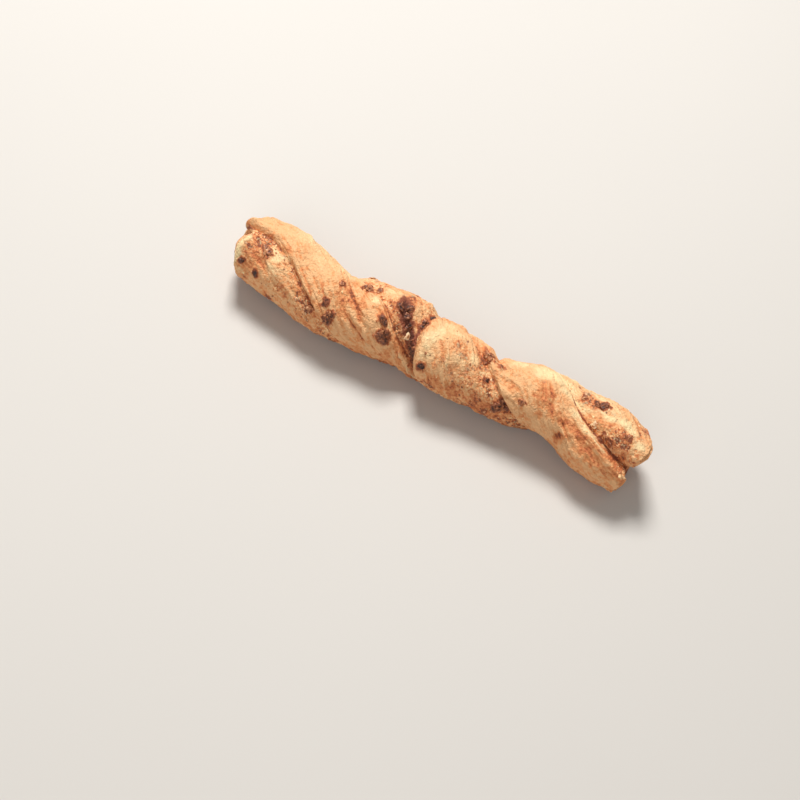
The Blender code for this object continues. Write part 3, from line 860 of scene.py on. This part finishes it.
# A bit narrower than this is small. (subdivisions of the solid's ball, finer cuts) of small and large ones
SMALL_BIT = 3.9
SMALL_BALL = (1, 5)
LARGE_BALL = (2, 3)
CUT_SMOOTHING = 0.8
# Fine lumps of a bit's skin: (size in millimetres, height as a share of its radius)
BIT_LUMPS = [(1.7, 0.6), (0.7, 0.3)]
# How much lighter a lump's top and a bit's rim are
LUMP_TONE = 0.8
RIM_TONE = 0.2


def bit_mesh(bit):
    """Points in millimetres, faces and tones of one rough bit, with the solid's own coarse shape."""
    draw = random.Random(bit.name)
    shape = bmesh.new()
    subdivisions, cuts = SMALL_BALL if bit.width < SMALL_BIT else LARGE_BALL
    bmesh.ops.create_icosphere(shape, subdivisions=subdivisions, radius=bit.width / 2)
    for vert in shape.verts:
        vert.co *= 1 + draw.uniform(-BIT_ROUGHNESS, BIT_ROUGHNESS)
    stretch = Matrix.Diagonal((draw.uniform(*BIT_STRETCH), draw.uniform(*BIT_SQUEEZE), BIT_DEPTH))
    turn = bit.axes @ Matrix.Rotation(draw.uniform(0, math.tau), 3, "Z") @ stretch
    bmesh.ops.subdivide_edges(shape, edges=shape.edges, cuts=cuts, smooth=CUT_SMOOTHING, use_grid_fill=True)
    bmesh.ops.triangulate(shape, faces=shape.faces)
    bare = np.array([vert.co for vert in shape.verts])
    rise = sum(height * noise_at(bare + bit.here, size, shift=4.0) for size, height in BIT_LUMPS)
    faces = np.array([[vert.index for vert in face.verts] for face in shape.faces])
    shape.free()
    points = (bare * (1 + rise[:, None])) @ np.array(turn).T + np.array(bit.here)
    rim = 1 - np.abs(bare[:, 2]) / (bit.width / 2)
    return points, faces, bit.tone + LUMP_TONE * rise + RIM_TONE * rim


def join(meshes):
    """Several (points, faces, tones) as one."""
    starts = np.cumsum([0] + [len(points) for points, _, _ in meshes[:-1]])
    points = np.concatenate([points for points, _, _ in meshes])
    faces = np.concatenate([faces + start for (_, faces, _), start in zip(meshes, starts)])
    return points, faces, np.concatenate([tones for _, _, tones in meshes])


def add_toned(name, mesh, material):
    """A piece made from (points, faces, tones)."""
    points, faces, tones = mesh
    made = mesh_object(name, to_frame(points), faces.tolist(), material)
    add_values(made, "tone", tones)
    return made


# ---------------------------------------------------------------- fine crumbs
# Brown and pale crumbs: how many, their widths in millimetres, and their tones
CRUMBS = 240
CRUMB_WIDTHS = (0.6, 1.8)
CRUMB_TONES = (0.45, 0.95)
PALE_CRUMBS = 260
PALE_WIDTHS = (0.6, 1.6)
PALE_TONES = (0.3, 0.9)
# A crumb's roughness, length and depth, and how deep it sits in the crust, as shares of its width
CRUMB_ROUGHNESS = 0.22
CRUMB_LENGTH = (0.8, 1.6)
CRUMB_DEPTH = 0.6
CRUMB_SUNK = 0.12
# Keeps a direction of no length from a division by zero
SHORTEST_AXIS = 1e-9


def crust_axes(points):
    """Unit directions along the straw, round it and out of it, at each point of the grid."""
    forward = np.gradient(points, axis=0)
    sideways = np.roll(points, -1, axis=1) - np.roll(points, 1, axis=1)
    outward = np.cross(sideways, forward)
    axes = np.stack([forward, np.cross(outward, forward), outward], axis=-2)
    return axes / np.maximum(np.linalg.norm(axes, axis=-1, keepdims=True), SHORTEST_AXIS)


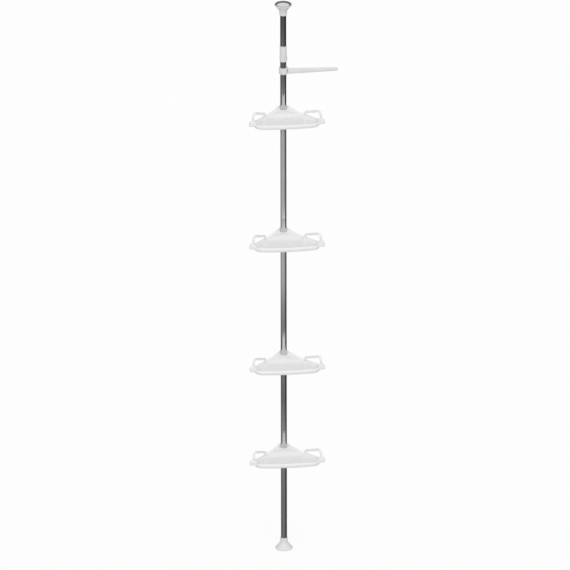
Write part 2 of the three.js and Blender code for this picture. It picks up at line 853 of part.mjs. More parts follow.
place(stand, 'foot_pad', endPad(), darkRubber());
place(stand, 'foot_cap', carve([endCap()]), whitePlastic());
['pole_lower', 'pole_middle', 'pole_upper'].forEach((name, n) => {
  place(stand, name, poleTube(sectionStarts[n], sectionLength), polishedSteel());
});
['coupler_lower', 'coupler_upper'].forEach((name, n) => {
  place(stand, name, coupler(sectionStarts[n + 1] - gap / 2), greyNylon());
});
place(stand, 'spring_seat', springSeat(), greyNylon());
place(stand, 'tension_spring', carve([tensionSpring()]), springSteel());
place(stand, 'adjusting_sleeve', adjustingSleeve(), whitePlastic());
place(stand, 'lock_ring', lockRing(), whitePlastic());
place(stand, 'inner_rod', innerRod(), polishedSteel());
place(stand, 'pole_top', poleTube(topTubeBottom, topTubeLength), polishedSteel());

// The ceiling end is the foot turned over.
const ceiling = new THREE.Group();
ceiling.position.z = standHeight;
ceiling.rotation.x = Math.PI;
place(ceiling, 'ceiling_cap', carve([endCap()]), whitePlastic());
place(ceiling, 'ceiling_pad', endPad(), darkRubber());
stand.add(ceiling);

place(stand, 'towel_bush', towelBush(), greyNylon());
place(stand, 'towel_ring', towelRing(), whitePlastic());
place(stand, 'towel_arm', towelArm(), whitePlastic());
place(stand, 'clamp_knob', clampKnob(), whitePlastic());

const trayGeometry = tray();
trayLevelShares.forEach((share, n) => {
  const shelf = new THREE.Group();
  shelf.position.z = lerp(capHeight, sleeveBottom, share);
  place(shelf, `tray_${n + 1}`, trayGeometry, whitePlastic());
  for (const [word, side] of [['left', -1], ['right', 1]]) {
    place(shelf, `rail_${n + 1}_${word}`, carve([guardRail(side)]), whitePlastic());
    place(shelf, `wedge_${n + 1}_${word}`, wedgeHalf(side), whitePlastic());
  }
  stand.add(shelf);
});

export default stand;
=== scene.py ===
# %% [markdown]
# # Dressing a tension pole shelf
# The object is a polished pole that a spring wedges between floor and ceiling. Four white corner
# trays slide on it, each with two guard rails, and a towel arm swings near the top.
# The engineering model is already packed, so this lesson makes only what the eye sees: smooth
# surfaces worked out with numpy, and finishes made of shader nodes. Every piece stays where the
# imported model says, because the script asks that model for its boxes.

import math

import bpy
import numpy as np
from mathutils import Matrix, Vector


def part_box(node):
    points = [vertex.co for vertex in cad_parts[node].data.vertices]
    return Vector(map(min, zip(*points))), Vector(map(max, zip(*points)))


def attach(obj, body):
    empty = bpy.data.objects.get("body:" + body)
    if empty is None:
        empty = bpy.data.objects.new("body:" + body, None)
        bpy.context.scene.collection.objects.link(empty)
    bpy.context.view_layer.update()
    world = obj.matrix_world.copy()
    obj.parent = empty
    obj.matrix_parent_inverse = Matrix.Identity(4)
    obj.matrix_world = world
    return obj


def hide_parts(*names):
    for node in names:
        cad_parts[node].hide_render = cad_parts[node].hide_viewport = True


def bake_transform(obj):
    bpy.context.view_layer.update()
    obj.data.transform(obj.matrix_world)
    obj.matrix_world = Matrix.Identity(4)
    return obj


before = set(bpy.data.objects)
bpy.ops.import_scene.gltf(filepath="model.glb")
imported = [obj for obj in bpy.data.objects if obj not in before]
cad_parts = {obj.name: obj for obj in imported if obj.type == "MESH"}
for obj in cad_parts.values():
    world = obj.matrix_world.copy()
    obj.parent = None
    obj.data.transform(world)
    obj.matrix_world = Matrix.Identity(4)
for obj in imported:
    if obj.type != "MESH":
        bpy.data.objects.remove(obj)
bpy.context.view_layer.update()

# %% [markdown]
# ## Camera
# The photograph was taken from far away: the trays near the ceiling and near the floor show the same
# tilt. A very long lens does the same, and unlike an orthographic camera it keeps its framing when
# another view moves it. It is no longer than this, because a longer one would stand so far off that
# other views lose the object. The view is 24 degrees from above and 5.6 degrees to the left.

# %% Camera values
VIEW_TURN = math.radians(5.6)
VIEW_DOWN = math.radians(24.0)
VIEW_ROLL = math.radians(-0.09)
LENS = 1500.0
SENSOR = 36.0
FRAME_WIDTH = 2.35524
FRAME_RIGHT = 0.0058
FRAME_UP = 1.0927
TRUE_SIZE_HEIGHT = 1.5
CLIP = 1.0, 400.0


def view_axes(turn, down):
    """Right, forward and up of a camera. Right is the x axis turned clockwise by turn. Forward is the
    y axis turned the same way and dipped by down, and up stands square on both."""
    right = np.array([math.cos(turn), -math.sin(turn), 0.0])
    level = np.array([math.sin(turn), math.cos(turn), 0.0])
    rise = np.array([0.0, 0.0, 1.0])
    forward = level * math.cos(down) - rise * math.sin(down)
    return right, forward, level * math.sin(down) + rise * math.cos(down)


def in_scene(name, data):
    """New object in the scene's own collection."""
    thing = bpy.data.objects.new(name, data)
    bpy.context.scene.collection.objects.link(thing)
    return thing


def aimed(right, up, forward, place):
    """Matrix with the columns right, up, the way back and the place of a thing that looks forward."""
    matrix = np.eye(4)
    for column, values in enumerate((right, up, -forward, place)):
        matrix[:3, column] = values
    return Matrix(matrix.tolist())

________

Above are the records. Print exactly, and only, the lines from the line with "place(stand, 'towel_bush', towelBush(), greyNylon());" to the line with "bpy.context.scene.collection.objects.link(empty)", both inclusive.

### TASK OUTPUT
place(stand, 'towel_bush', towelBush(), greyNylon());
place(stand, 'towel_ring', towelRing(), whitePlastic());
place(stand, 'towel_arm', towelArm(), whitePlastic());
place(stand, 'clamp_knob', clampKnob(), whitePlastic());

const trayGeometry = tray();
trayLevelShares.forEach((share, n) => {
  const shelf = new THREE.Group();
  shelf.position.z = lerp(capHeight, sleeveBottom, share);
  place(shelf, `tray_${n + 1}`, trayGeometry, whitePlastic());
  for (const [word, side] of [['left', -1], ['right', 1]]) {
    place(shelf, `rail_${n + 1}_${word}`, carve([guardRail(side)]), whitePlastic());
    place(shelf, `wedge_${n + 1}_${word}`, wedgeHalf(side), whitePlastic());
  }
  stand.add(shelf);
});

export default stand;
=== scene.py ===
# %% [markdown]
# # Dressing a tension pole shelf
# The object is a polished pole that a spring wedges between floor and ceiling. Four white corner
# trays slide on it, each with two guard rails, and a towel arm swings near the top.
# The engineering model is already packed, so this lesson makes only what the eye sees: smooth
# surfaces worked out with numpy, and finishes made of shader nodes. Every piece stays where the
# imported model says, because the script asks that model for its boxes.

import math

import bpy
import numpy as np
from mathutils import Matrix, Vector


def part_box(node):
    points = [vertex.co for vertex in cad_parts[node].data.vertices]
    return Vector(map(min, zip(*points))), Vector(map(max, zip(*points)))


def attach(obj, body):
    empty = bpy.data.objects.get("body:" + body)
    if empty is None:
        empty = bpy.data.objects.new("body:" + body, None)
        bpy.context.scene.collection.objects.link(empty)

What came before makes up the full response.